Я положила банки в сумку, отмечая про себя: надо бы купить «Сельскую жизнь», посмотреть, что мама наплела про свои способности делать заготовки на зиму.
– А знаете что? – Аллегра одарила нас волчьей улыбочкой. – По-моему, я не создана для того, чтобы давать практические советы. Это занятие для каких-нибудь зануд.
Я схватила бегемота так крепко, что он совсем потерял форму, и вышла.
Живя бок о бок с Нельсоном, я порой забывала, что на дворе двадцать первый век и у меня есть избирательные права. Так было и в день, когда мы провожали его в учебно-воспитательное плавание; картину дополняла Габи, решившая держаться, как главная героиня ее личного исторического сериала. Не хватало лишь старинных нарядов да «пенни и фартингов»[3]на дорогах.
Пышный бюст в былые времена лишь приветствовался. У меня как раз такой.
Нельсон с военной четкостью погрузил в мою машину вещи, Роджера, Габи, потом меня, и мы поехали на пристань, где на парусник уже носили продовольствие и собиралась вся команда. Корабль мне понравился: высокий, с тремя мачтами и белоснежными парусами, а на носу резная деревянная голова. Если бы не каша для приготовления в микроволновке, коробки с которой носили на палубу, можно было подумать, что мы в исторической драме Би-би-си.
– Будешь писать, Нельсон? – спросила Габи, сжимая в руках носовой платок.

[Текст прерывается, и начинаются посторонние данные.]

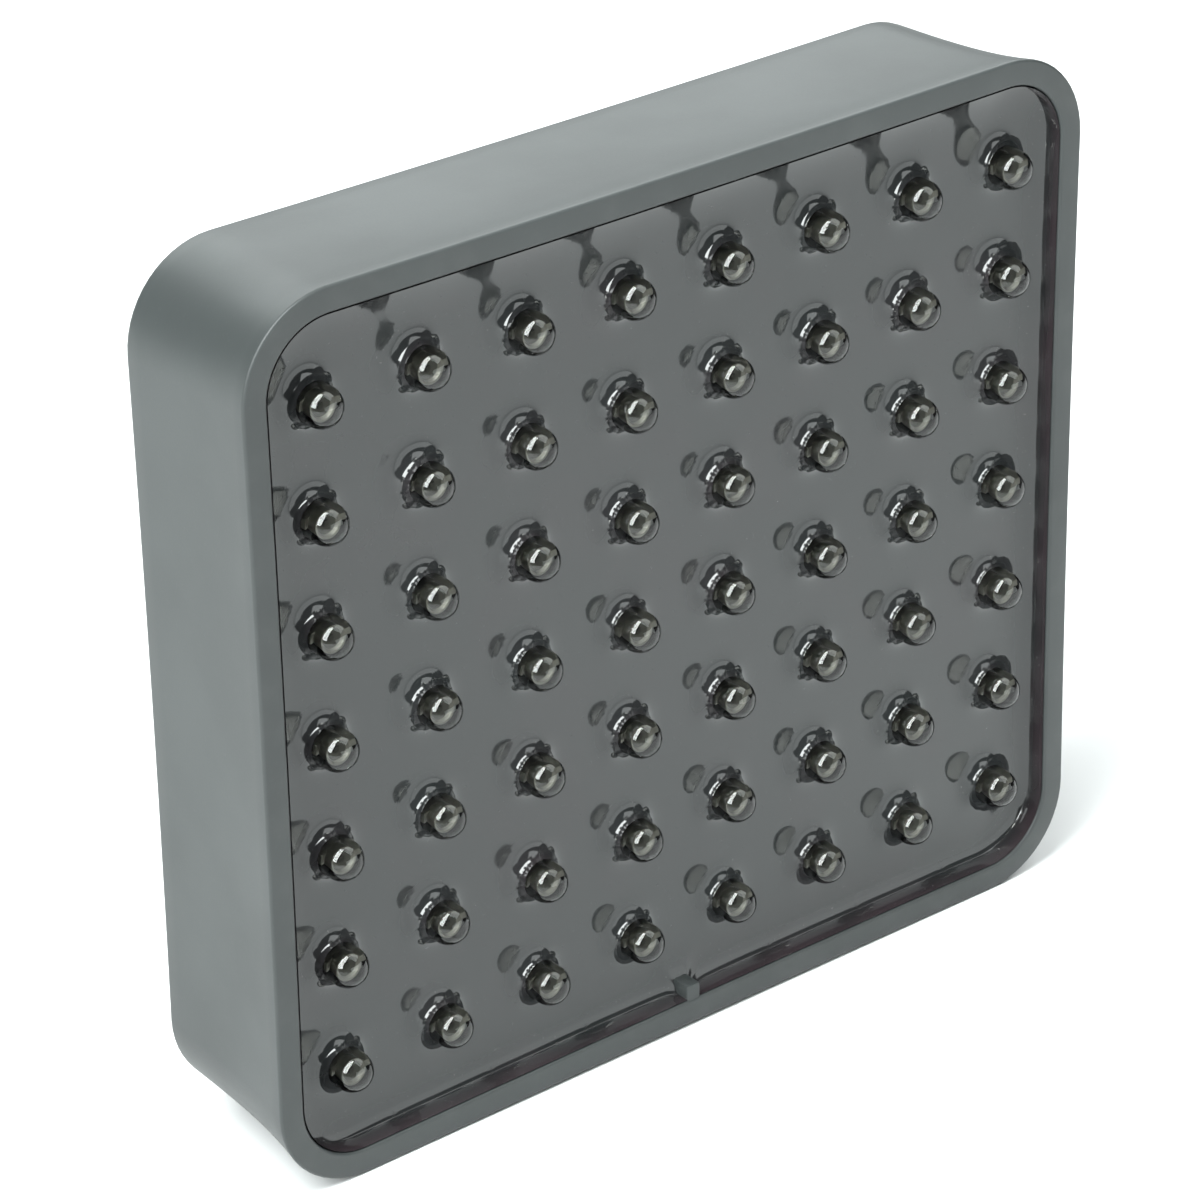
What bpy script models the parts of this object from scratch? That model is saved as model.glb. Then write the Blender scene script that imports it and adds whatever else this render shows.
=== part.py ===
"""Potted LED lamp module: a moulded tray of clear round LEDs set in dark potting resin.

The module stands upright on its bottom wall. X runs along the LED rows, Y runs from the
open front (negative) to the back wall, Z is up. The origin is the bottom centre of the
whole module. Every size is in metres.
"""
import math

import bmesh
import bpy
from mathutils import Matrix, Vector

# LED field
LED_COLUMNS = 8
LED_ROWS = 7
LED_PITCH_X = 0.0145
LED_PITCH_Z = 0.0140

# One 5 mm round LED
LED_DIAMETER = 0.0050
LED_HEIGHT = 0.0087
FLANGE_LIP = 0.0004
FLANGE_THICKNESS = 0.0010
LED_SIDES = 12
DOME_RINGS = 2
LEAD_SPACING = 0.00254
LEAD_WIDTH = 0.0005
LEAD_ROOT = 0.0004

# Case
CASE_WIDTH = 0.1231
CASE_HEIGHT = 0.1122
CASE_DEPTH = 0.0247
CORNER_RADIUS = 0.0118
BACK_INSET = 0.0014
FLARE_DEPTH = 0.0060
FLARE_INSET = 0.0008
SIDE_BOW = 0.00025
RIM_WIDTH = 0.0033
INNER_INSET = 0.0006
BACK_WALL = 0.0030
EDGE_ROUND = 0.0005

# Locating rib in the middle of the bottom wall, inside
RIB_WIDTH = 0.0021
RIB_REACH = 0.0020
RIB_SETBACK = 0.0002

# Posts that carry the board
POST_DIAMETER = 0.0060
SPIGOT_DIAMETER = 0.0030

# Circuit board
BOARD_THICKNESS = 0.0016
BOARD_EDGE_GAP = 0.0006
BOARD_CORNER = 0.0100
RESISTOR_SIZE = (0.0032, 0.0006, 0.0016)
RESISTOR_COLUMN = 2

# Depths behind the rim plane
LED_TIP_PROUD = 0.00175
RESIN_DEPTH = 0.0038

# Cable grommet in the back wall
CABLE_BORE = 0.0036
GROMMET_NECK = 0.0070
GROMMET_FLANGE = 0.0100
GROMMET_POCKET = 0.0014
GROMMET_INNER_FLANGE = 0.0014
GROMMET_HEIGHT = 0.0220
GROMMET_LEAD_IN = 0.0004

# Clearances and finish of curves
GAP = 0.0003
ARC_STEPS = 6
SIDE_STEPS = 4
ROUND_SIDES = 16
OVERLAP = 0.0005
EDGE_SEGMENTS = 2
EDGE_ANGLE = 50.0
SMOOTH_ANGLE = 40.0
LED_SMOOTH_ANGLE = 50.0

# Worked out from the sizes above
FLANGE_DIAMETER = LED_DIAMETER + 2 * FLANGE_LIP
RIM_Y = (LED_TIP_PROUD - CASE_DEPTH) / 2
BACK_Y = RIM_Y + CASE_DEPTH
INNER_BACK_Y = BACK_Y - BACK_WALL
RESIN_Y = RIM_Y + RESIN_DEPTH
TIP_Y = RIM_Y - LED_TIP_PROUD
LED_SEAT_Y = TIP_Y + LED_HEIGHT
BOARD_FRONT_Y = LED_SEAT_Y + GAP
BOARD_BACK_Y = BOARD_FRONT_Y + BOARD_THICKNESS
CENTRE_Z = CASE_HEIGHT / 2
INNER_HALF_X = CASE_WIDTH / 2 - RIM_WIDTH
INNER_HALF_Z = CASE_HEIGHT / 2 - RIM_WIDTH
INNER_RADIUS = CORNER_RADIUS - RIM_WIDTH
BOARD_HALF_X = INNER_HALF_X - INNER_INSET - SIDE_BOW - BOARD_EDGE_GAP
BOARD_HALF_Z = INNER_HALF_Z - INNER_INSET - SIDE_BOW - BOARD_EDGE_GAP


def clear_scene():
    for obj in list(bpy.data.objects):
        bpy.data.objects.remove(obj, do_unlink=True)


def new_collection(name):
    collection = bpy.data.collections.new(name)
    bpy.context.scene.collection.children.link(collection)
    return collection


def material(name, colour, roughness, metallic=0.0):
    mat = bpy.data.materials.new(name)
    mat.use_nodes = True
    shader = mat.node_tree.nodes["Principled BSDF"]
    shader.inputs["Base Color"].default_value = (*colour, 1.0)
    shader.inputs["Roughness"].default_value = roughness
    shader.inputs["Metallic"].default_value = metallic
    mat.diffuse_color = (*colour, 1.0)
    return mat


def add_object(name, mesh, collection, mat=None):
    obj = bpy.data.objects.new(name, mesh)
    collection.objects.link(obj)
    if mat:
        mesh.materials.append(mat)
    return obj


def mesh_from(bm, name):
    bmesh.ops.recalc_face_normals(bm, faces=bm.faces)
    mesh = bpy.data.meshes.new(name)
    bm.to_mesh(mesh)
    bm.free()
    return mesh


def smooth(mesh, angle=SMOOTH_ANGLE):
    mesh.shade_smooth()
    mesh.set_sharp_from_angle(angle=math.radians(angle))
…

– Габи, я ведь уже сказал: у меня не будет времени, – нетерпеливо ответил Нельсон. – Корабль оснащен сверхсовременным спутниковым радионавигационным и коммуникационным оборудованием, и потом, мы будем как можно чаще причаливать к берегу, чтобы люди могли передохнуть на суше, – я вернусь целый и невредимый, не изможденный и не без глаза.
– Хотя бы бороду отпустишь? – спросила Габи с надеждой в голосе.
– Ну, это можно, – на миг задумавшись, сказал Нельсон. – Бородку.
– А сувенирчик привезти не забудешь? – подсказала я.
– Это уж слишком, Мелисса.
Роджер пожал Нельсону руку.
– Приятного плавания, дружище. Если свалишься за борт, можно забрать твою новую биту для крикета?
– Можно, – ответил Нельсон. – Только телик не тронь.
Он шлепнул Роджера по плечу.
– Слабовато, приятель, – сказал Роджер, в шутку делая вид, будто собрался в ответ ударить Нельсона коленом в пах.
Человек со стороны, взгляни он на этих двоих, вряд ли понял бы, что они знакомы больше двадцати лет. Впрочем, может, и понял бы.
– Если вы все сказали… – многозначительно пропела Габи.
Мы с Роджером удивленно на нее посмотрели.
– Я хотела бы попрощаться с Нельсоном, – пояснила она. – Наедине.
Меня охватило странное чувство, и, дабы оно не отразилось на лице, я растянула губы в улыб– | ке. Роджер, которому было плевать на такт и приличия, не потрудился маскировать недовольство, громко запыхтел и скорчил насмешливую гримасу.
Не успел он выдать грубость, я торопливо ответила:
– Конечно. Пойдем, Роджер.
Взяв его за руку, я направилась к ларьку. Хорошо, что, покупая рожки мятного мороженого с шоколадной стружкой, я не видела происходившего у меня за спиной. Роджер же бесстыдно смотрел на парочку во все глаза, и, когда я повернулась, мне почти стало его жаль.